Carlos sait s’arrêter. Il a même besoin de ne pas aller trop vite. Et surtout il sait jouer du temps alloué pour vite effectuer encore quelque besogne ou tâche non urgente, au risque de provoquer retards et irritations de groupe. Parfois indécis, il saura toujours tirer son épingle du jeu et maximiser les options possibles jusqu’à l’après dernière minute. Extrêmement attachant, il sait être en permanence très attentif à autrui et au bonheur de ses voisins. Dont moi.
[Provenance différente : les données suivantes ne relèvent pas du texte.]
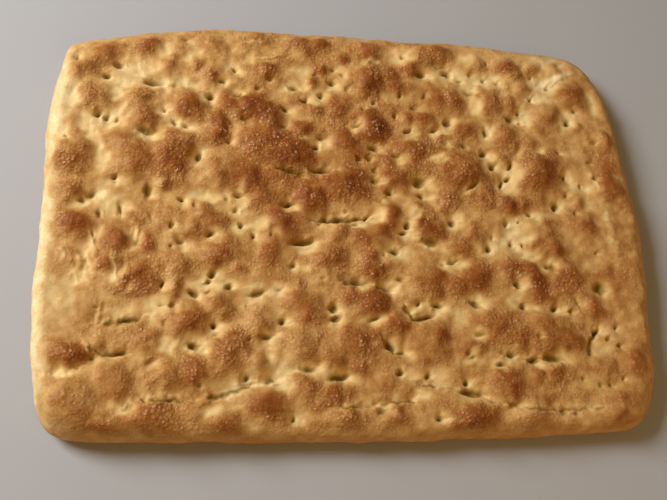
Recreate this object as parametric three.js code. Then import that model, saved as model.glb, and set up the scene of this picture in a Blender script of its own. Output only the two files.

Vous l’aurez compris, ce sont encore des gens qui comptent lourd qui sont partis. Alors que Fabienne avait dû faire son sac très rapidement, ils ont discrètement mais infailliblement soutenu leur skipper resté à bord.
D’ailleurs, lors de leur dernier entretien, Valentine leur a dit à quel point les amis de Fabienne et Vincent leur devenaient chers. Message ici transmis aux précédents.
Voilà, nous sommes de nouveau quatre à bord et les marques se prennent facilement. Nous allons le 7 au matin faire quelques courses en posant Crazy Flavour à quai. Puis nous nous amarrons à une bouée dans la baie Sud-Ouest, où le coucher de soleil est tout juste aussi incroyable que les précédents. L’après-midi, nous sommes allés en Crazy Fabi retrouver Lili et ses congénères. Lili vient tourner autour de nous. Nous reconnaît-elle Antoine et moi ? Je ne sais pas. En tout cas elle ne saute pas dans mes bras. Mais je vois à sa façon de se rapprocher de nous qu’elle n’a aucunement peur de nous.
Le matin du 8 juillet, nous apprenons l’assassinat de l’ancien premier ministre du Japon et l’acquittement de MM. Platini et Blatter.
Antoine a bien réussi son examen de pharmaci, passé juste avant de nous rejoindre. On le félicite. C’est le moment, après un solide petit déjeuner, de larguer les amarres et de quitter Bora Bora.

Je ne regrette pas d’y être venu. Et je regrette déjà tous les bons moments que j’y ai passé avec tous mes amis. C’est la vie, c’est la vie, chantait Dutronc, le vieux, Jacques, pas le jeune, Thomas.
Tu verras Carlos, on s’y fait d’avoir plus de 60 ans.
PS: avis exprimé par Dominique, venu de Fou de Bassan ce jour à bord. Eh, bien l’on voit qu’il n’y a plus de femmes à bord. Fabienne comprendra que Dominique est un nostalgique de sa présence à bord. Je le suis aussi.